Besides using no energy, in effect, the new Chartwell campus is designed to use only nontoxic, sustainably produced, recyclable materials. Best of all, whenever possible it will recycle materials itself, including Douglas fir salvaged from buildings torn down on Fort Ord and redwood salvaged from big wine tanks.

The recycled wood is beautiful and high quality, Shell said, but salvaging it is hard work and comes at a high cost. But the project has a research grant from the Environmental Protection Agency to study ways to make salvaging materials easier in the future.

"And the EPA doesn't give out money easily," Atkins said.

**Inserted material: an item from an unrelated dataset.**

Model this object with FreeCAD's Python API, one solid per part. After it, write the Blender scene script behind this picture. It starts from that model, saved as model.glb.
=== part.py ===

The goal is to make the school's buildings easy to take apart. Besides making salvaging less expensive in the long run, that should make repairs cost less in the short run.

Chartwell has 101 students in first through eighth grade. When Phase 1 of its building project is finished next July, it will increase its enrollment to 120, including some younger children. That part of the project will cost $13 million -- for everything from buying 29 acres of land to constructing new classrooms and a large, multi-use/outreach building.

The school has raised $11 million and taken out a $2 million loan. Fundraising continues to pay off that loan and continue with Phase II, which will allow enrollment to rise to 160 students, possibly including high schoolers.

Throughout its history, Chartwell has tried to research new teaching methods, demonstrate them in its own classrooms and then share them with the broader community, Shell said. "Now we want to do the same thing with the architecture."